◆ **WHAT YOU WILL DO**
Only the lines from the one containing "const plant = new THREE.Group();" through the one containing "a nursery pot." are wanted. Give them again exactly, both ends included.

--- Begin PROVIDED DATA ---

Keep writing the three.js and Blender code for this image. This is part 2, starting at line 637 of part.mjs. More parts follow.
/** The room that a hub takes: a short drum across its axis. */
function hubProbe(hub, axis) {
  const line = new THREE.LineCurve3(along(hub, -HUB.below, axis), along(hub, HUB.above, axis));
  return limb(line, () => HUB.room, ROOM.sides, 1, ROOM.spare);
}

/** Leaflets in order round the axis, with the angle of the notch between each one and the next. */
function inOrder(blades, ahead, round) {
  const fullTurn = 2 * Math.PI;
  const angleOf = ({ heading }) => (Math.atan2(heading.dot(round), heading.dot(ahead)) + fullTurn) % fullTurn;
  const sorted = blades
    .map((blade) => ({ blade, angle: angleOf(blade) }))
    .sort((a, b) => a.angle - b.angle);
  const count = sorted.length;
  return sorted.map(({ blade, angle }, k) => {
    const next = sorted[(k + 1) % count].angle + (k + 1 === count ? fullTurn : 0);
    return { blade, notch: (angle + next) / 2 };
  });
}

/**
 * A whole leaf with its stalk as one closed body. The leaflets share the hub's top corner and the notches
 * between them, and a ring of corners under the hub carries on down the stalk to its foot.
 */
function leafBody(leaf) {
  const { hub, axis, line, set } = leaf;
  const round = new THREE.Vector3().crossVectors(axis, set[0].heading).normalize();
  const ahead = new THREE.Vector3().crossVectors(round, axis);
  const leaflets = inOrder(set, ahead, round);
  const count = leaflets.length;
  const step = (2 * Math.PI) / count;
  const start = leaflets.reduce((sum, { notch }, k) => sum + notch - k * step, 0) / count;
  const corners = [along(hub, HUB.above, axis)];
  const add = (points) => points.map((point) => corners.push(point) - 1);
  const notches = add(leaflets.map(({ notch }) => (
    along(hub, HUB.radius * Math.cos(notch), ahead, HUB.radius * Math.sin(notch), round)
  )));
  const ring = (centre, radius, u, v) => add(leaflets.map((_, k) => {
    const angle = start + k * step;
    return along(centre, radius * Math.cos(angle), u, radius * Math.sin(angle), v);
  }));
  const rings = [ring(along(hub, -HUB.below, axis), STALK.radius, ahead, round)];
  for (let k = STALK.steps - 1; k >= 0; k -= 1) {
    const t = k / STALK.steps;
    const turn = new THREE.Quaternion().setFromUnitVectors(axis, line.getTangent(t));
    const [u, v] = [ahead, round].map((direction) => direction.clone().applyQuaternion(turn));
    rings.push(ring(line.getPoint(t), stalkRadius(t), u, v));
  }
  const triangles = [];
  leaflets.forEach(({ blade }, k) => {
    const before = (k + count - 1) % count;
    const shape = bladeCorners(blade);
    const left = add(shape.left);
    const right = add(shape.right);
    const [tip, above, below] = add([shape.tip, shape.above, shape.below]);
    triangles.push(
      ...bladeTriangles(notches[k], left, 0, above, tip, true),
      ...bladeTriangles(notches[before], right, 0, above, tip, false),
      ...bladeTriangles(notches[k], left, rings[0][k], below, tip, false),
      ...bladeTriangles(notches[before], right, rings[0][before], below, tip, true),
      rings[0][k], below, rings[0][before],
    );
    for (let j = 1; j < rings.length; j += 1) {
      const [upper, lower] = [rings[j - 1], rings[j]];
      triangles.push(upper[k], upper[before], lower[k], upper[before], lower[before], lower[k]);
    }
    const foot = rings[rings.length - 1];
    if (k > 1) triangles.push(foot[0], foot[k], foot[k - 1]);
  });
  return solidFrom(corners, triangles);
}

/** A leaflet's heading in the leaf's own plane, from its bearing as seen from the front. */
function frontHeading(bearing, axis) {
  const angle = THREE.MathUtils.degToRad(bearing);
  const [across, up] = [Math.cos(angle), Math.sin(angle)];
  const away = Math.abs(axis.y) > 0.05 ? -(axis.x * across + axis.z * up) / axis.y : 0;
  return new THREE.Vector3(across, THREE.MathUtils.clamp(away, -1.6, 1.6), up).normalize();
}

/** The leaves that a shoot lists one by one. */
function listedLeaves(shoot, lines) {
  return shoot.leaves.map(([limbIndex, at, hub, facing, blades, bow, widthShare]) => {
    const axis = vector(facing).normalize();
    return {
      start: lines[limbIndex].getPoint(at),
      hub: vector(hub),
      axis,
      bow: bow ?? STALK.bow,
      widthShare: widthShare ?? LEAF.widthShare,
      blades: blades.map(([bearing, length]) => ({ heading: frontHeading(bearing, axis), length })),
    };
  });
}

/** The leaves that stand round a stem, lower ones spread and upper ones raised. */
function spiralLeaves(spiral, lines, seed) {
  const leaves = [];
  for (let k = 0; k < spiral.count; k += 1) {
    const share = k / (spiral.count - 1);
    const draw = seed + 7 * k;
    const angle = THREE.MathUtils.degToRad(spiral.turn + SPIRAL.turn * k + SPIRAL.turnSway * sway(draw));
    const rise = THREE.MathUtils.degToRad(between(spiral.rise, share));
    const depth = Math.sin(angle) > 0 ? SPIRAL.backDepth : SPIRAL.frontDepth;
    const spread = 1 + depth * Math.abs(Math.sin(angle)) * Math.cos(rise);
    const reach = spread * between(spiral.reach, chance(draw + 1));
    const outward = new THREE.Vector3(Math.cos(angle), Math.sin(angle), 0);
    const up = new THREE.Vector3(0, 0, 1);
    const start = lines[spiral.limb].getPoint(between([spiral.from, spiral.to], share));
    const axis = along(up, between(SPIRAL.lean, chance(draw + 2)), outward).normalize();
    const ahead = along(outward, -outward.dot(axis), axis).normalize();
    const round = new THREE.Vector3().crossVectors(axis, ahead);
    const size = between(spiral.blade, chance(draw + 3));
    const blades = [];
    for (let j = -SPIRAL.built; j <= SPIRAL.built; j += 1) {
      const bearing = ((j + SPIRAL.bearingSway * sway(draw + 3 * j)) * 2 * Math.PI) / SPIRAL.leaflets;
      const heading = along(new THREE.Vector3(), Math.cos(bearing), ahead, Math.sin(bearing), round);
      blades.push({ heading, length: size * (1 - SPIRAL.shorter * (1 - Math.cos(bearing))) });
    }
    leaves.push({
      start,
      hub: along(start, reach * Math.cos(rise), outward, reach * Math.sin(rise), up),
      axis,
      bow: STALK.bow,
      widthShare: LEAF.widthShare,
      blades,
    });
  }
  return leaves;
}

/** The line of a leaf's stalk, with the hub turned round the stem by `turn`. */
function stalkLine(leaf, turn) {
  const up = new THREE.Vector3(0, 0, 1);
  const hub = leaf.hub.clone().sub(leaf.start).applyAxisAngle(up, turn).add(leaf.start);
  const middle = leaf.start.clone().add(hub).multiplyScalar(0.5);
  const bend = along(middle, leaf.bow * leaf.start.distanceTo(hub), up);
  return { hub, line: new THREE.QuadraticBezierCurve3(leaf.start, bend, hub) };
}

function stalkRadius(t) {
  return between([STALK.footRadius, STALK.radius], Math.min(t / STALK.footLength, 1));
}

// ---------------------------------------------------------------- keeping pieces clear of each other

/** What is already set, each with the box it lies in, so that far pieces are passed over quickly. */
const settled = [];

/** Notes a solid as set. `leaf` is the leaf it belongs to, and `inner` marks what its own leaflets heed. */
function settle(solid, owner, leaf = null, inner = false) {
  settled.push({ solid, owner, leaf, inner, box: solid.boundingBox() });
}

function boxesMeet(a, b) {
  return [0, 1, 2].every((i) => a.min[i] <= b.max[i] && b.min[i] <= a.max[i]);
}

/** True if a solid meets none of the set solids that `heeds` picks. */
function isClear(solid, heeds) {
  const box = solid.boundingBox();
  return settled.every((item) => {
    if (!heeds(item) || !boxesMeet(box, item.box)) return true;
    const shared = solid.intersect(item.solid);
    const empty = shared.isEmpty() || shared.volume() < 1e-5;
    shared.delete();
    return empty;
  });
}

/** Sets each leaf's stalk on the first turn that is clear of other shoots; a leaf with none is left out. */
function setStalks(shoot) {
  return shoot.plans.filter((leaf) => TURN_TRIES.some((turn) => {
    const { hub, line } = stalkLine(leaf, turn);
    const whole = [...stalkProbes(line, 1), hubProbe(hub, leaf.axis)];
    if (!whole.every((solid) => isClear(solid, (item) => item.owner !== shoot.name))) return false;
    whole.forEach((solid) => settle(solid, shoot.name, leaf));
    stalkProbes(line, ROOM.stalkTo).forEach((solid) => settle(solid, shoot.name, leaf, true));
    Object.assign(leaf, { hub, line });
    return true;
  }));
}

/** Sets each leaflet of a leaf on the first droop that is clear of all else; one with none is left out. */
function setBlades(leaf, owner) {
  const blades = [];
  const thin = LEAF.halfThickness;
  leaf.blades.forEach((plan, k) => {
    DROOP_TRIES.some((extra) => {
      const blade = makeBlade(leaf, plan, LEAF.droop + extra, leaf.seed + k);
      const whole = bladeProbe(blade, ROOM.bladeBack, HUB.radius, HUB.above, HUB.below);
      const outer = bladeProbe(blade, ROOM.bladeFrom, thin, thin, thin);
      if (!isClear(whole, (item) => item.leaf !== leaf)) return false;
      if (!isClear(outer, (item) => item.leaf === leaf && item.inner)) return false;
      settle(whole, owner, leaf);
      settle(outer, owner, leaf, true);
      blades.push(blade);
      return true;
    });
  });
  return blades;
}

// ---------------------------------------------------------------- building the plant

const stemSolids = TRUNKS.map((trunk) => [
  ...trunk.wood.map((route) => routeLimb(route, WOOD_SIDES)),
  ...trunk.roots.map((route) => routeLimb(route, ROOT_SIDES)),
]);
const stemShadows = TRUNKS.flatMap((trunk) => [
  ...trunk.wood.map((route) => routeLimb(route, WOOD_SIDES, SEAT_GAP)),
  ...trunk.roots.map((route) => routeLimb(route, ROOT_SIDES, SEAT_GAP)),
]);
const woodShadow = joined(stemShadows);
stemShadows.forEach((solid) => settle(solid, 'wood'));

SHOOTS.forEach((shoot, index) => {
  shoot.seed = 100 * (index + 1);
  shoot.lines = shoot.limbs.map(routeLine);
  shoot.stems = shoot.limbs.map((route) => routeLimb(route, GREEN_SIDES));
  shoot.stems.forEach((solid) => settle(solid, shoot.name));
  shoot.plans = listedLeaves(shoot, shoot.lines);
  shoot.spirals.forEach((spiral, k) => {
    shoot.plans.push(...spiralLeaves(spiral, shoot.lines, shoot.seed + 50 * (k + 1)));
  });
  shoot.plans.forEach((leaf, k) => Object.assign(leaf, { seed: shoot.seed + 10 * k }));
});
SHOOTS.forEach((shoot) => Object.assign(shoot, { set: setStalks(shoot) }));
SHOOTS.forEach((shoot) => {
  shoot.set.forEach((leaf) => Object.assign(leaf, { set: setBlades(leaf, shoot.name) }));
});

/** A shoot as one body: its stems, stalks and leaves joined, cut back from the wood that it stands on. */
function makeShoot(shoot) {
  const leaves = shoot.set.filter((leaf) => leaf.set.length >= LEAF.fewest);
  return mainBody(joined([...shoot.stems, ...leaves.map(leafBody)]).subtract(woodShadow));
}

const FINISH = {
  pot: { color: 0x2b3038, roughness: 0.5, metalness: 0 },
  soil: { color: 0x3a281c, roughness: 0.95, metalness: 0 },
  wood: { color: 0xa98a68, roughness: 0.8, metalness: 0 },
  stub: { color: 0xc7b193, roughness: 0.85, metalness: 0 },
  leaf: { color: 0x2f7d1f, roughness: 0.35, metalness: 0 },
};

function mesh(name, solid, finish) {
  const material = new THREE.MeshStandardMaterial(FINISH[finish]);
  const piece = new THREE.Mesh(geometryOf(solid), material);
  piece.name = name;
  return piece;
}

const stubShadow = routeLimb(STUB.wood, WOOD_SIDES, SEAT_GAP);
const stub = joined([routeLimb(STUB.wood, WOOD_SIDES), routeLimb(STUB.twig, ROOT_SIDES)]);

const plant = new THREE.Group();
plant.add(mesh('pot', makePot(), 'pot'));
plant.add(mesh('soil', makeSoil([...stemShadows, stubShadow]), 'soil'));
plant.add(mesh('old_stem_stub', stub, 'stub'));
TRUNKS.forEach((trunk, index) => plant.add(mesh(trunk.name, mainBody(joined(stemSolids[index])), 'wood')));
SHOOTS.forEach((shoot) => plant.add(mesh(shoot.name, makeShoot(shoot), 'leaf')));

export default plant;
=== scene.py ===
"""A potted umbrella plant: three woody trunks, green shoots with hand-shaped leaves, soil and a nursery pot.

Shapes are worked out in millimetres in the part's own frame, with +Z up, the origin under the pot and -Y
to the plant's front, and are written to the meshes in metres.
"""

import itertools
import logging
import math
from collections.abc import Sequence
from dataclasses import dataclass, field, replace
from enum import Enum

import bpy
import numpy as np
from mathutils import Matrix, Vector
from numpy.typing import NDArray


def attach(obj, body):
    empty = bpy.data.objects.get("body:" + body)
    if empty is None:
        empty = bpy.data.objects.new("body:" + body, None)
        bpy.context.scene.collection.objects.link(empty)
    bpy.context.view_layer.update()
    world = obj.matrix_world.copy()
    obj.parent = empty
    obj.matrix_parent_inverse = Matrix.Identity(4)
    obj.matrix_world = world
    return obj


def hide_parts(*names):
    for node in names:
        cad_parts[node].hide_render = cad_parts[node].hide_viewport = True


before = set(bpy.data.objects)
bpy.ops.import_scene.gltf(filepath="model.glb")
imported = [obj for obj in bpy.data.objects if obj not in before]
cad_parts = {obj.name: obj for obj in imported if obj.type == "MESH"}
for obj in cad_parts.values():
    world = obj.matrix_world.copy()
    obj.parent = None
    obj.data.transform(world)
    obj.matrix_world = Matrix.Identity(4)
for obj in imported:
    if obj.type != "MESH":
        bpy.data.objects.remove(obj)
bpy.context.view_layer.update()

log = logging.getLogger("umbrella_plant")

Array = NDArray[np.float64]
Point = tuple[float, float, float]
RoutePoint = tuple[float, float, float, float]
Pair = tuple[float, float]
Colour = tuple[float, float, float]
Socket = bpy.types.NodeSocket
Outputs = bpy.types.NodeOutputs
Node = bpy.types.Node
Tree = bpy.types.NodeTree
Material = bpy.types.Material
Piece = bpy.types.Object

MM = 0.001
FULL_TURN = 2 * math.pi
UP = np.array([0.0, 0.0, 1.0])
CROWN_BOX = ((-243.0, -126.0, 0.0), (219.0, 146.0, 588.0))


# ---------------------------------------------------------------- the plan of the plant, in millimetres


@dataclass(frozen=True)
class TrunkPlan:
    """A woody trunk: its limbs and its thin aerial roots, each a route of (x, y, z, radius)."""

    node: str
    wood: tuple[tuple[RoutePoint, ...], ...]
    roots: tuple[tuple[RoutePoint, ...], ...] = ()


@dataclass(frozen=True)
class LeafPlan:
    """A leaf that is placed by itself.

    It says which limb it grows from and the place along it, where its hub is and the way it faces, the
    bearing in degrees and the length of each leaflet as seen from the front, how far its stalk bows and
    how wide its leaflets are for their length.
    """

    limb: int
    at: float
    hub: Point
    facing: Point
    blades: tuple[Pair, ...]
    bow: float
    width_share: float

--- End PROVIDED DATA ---
--- Begin PROVIDED DATA ---

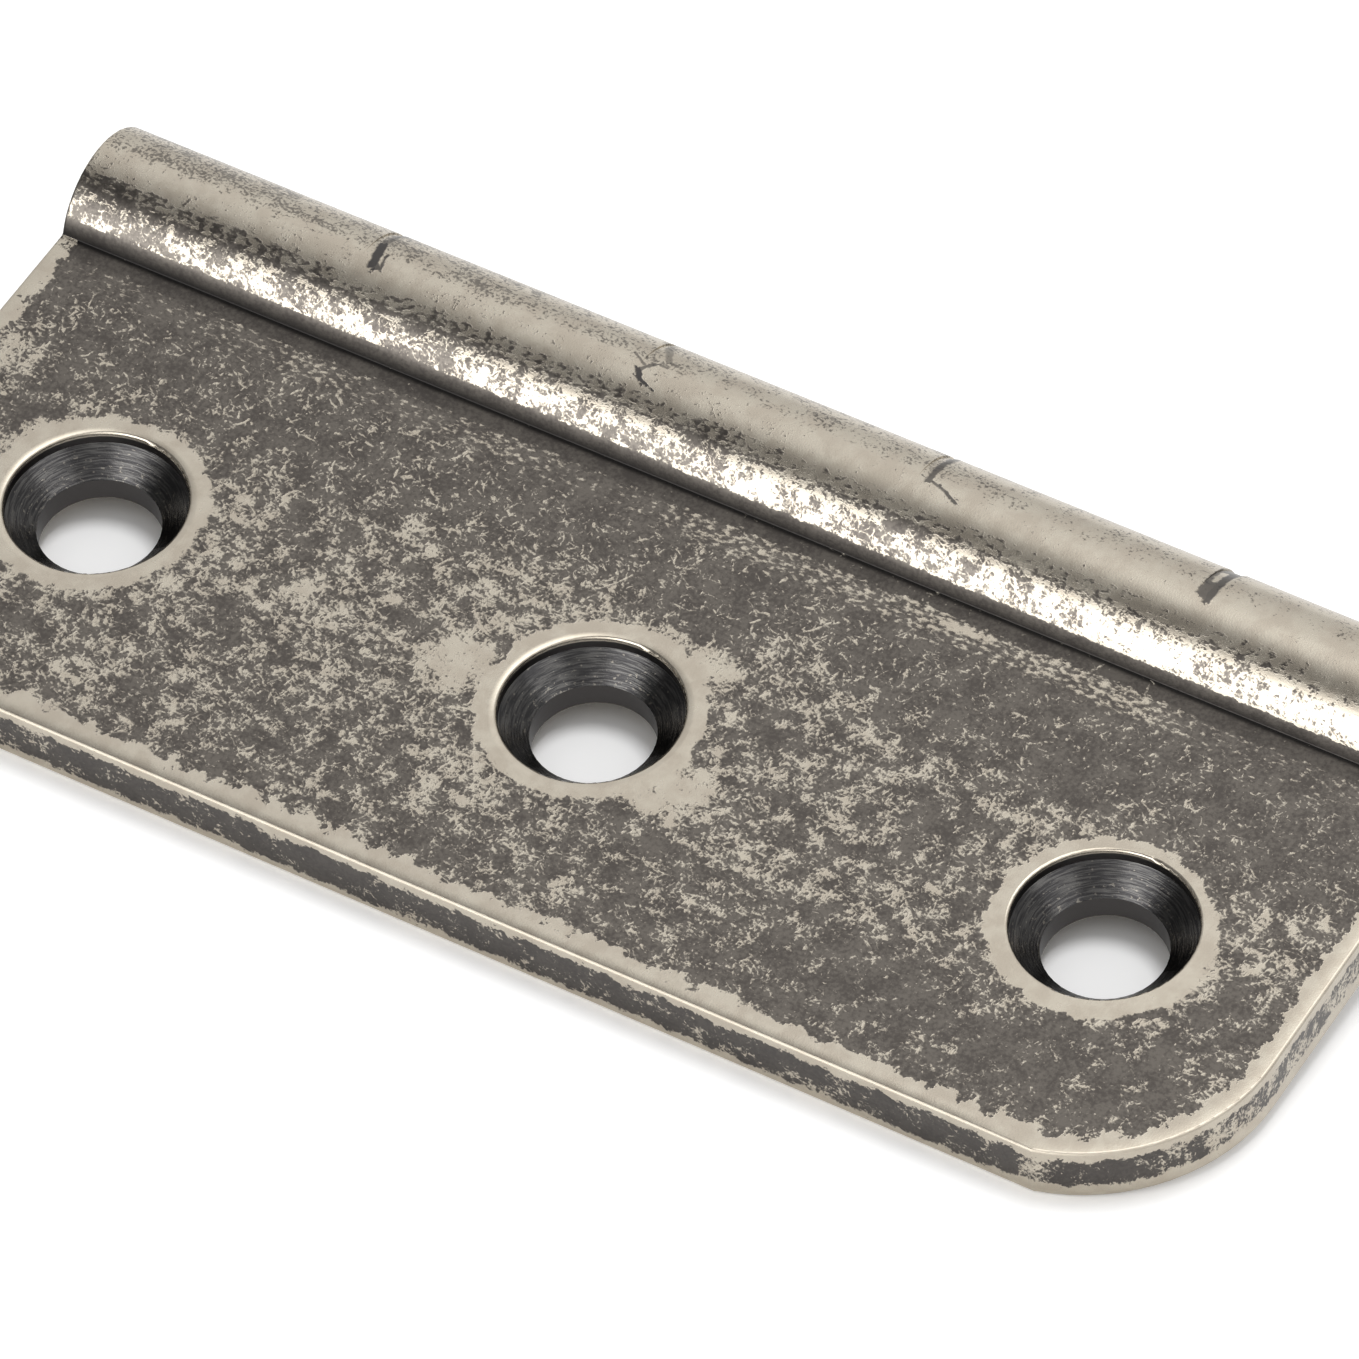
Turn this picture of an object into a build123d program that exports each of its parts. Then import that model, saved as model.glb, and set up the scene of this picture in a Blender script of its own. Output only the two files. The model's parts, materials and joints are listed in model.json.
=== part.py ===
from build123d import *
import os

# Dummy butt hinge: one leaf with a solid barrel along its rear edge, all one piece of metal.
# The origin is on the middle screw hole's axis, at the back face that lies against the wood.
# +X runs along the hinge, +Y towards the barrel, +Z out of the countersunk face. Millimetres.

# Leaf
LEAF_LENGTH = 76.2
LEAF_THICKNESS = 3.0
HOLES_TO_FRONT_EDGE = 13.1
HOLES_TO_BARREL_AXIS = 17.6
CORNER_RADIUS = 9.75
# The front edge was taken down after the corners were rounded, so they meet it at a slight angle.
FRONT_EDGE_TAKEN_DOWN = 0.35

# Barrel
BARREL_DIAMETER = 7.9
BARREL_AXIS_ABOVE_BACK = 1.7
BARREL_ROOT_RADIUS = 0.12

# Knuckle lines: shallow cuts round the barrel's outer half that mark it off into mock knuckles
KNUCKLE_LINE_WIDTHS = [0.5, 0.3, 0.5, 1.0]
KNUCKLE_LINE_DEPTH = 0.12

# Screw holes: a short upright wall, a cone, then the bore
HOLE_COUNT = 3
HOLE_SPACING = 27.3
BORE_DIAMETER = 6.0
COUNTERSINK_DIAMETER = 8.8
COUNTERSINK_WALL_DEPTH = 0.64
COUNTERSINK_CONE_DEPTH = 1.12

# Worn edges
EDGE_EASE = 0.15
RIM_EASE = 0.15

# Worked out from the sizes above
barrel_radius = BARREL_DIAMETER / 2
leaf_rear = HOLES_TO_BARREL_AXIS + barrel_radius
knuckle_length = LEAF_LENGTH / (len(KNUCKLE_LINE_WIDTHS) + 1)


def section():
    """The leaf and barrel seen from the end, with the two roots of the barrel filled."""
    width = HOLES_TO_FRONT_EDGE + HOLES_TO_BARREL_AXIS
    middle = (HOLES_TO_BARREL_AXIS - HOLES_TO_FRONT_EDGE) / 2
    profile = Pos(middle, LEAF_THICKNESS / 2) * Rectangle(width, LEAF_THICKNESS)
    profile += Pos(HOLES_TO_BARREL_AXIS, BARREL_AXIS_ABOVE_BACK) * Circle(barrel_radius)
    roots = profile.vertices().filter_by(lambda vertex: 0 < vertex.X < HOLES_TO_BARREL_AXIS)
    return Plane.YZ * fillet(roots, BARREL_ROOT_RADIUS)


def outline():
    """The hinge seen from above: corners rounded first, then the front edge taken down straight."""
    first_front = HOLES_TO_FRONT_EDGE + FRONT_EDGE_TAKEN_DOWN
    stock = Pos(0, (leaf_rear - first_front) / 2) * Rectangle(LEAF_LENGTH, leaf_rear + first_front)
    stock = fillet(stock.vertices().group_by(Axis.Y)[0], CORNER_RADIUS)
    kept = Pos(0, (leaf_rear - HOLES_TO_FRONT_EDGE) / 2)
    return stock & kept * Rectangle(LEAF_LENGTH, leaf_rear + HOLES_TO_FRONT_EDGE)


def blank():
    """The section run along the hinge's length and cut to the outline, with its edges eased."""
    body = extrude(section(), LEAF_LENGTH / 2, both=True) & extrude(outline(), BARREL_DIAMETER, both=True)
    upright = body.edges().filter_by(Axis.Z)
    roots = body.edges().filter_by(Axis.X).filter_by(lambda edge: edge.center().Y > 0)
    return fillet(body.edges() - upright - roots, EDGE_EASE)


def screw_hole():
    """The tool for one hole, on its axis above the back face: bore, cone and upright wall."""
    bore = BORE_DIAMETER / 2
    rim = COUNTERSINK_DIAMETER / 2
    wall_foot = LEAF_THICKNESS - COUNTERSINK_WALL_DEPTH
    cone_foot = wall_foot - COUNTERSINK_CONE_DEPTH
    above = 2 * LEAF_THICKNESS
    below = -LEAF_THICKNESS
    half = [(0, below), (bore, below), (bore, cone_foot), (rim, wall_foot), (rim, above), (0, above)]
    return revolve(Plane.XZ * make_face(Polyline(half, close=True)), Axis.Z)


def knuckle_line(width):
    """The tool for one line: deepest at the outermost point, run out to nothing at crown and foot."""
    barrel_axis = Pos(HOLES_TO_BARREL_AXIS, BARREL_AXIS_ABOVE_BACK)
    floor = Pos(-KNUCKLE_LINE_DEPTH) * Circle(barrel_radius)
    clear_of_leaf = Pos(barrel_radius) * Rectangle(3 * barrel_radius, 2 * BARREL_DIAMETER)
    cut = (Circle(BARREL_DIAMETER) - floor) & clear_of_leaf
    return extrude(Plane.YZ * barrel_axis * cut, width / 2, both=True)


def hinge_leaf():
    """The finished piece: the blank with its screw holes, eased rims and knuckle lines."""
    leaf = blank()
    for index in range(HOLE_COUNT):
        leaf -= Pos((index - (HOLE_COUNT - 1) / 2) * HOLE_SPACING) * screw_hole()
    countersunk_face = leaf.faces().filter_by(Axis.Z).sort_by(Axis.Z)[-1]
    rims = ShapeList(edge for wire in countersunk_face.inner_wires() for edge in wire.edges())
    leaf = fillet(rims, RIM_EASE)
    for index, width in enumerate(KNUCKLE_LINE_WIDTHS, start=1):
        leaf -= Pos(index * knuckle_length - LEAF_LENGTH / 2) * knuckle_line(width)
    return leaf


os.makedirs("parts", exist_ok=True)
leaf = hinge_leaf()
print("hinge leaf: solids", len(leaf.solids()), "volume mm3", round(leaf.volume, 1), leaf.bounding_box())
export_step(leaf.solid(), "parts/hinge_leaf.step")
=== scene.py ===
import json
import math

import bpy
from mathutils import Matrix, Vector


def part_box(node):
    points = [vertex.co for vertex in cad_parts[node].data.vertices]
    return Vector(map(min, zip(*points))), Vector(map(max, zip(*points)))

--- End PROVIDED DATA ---

◆ **WRITTEN ANSWER**
const plant = new THREE.Group();
plant.add(mesh('pot', makePot(), 'pot'));
plant.add(mesh('soil', makeSoil([...stemShadows, stubShadow]), 'soil'));
plant.add(mesh('old_stem_stub', stub, 'stub'));
TRUNKS.forEach((trunk, index) => plant.add(mesh(trunk.name, mainBody(joined(stemSolids[index])), 'wood')));
SHOOTS.forEach((shoot) => plant.add(mesh(shoot.name, makeShoot(shoot), 'leaf')));

export default plant;
=== scene.py ===
"""A potted umbrella plant: three woody trunks, green shoots with hand-shaped leaves, soil and a nursery pot.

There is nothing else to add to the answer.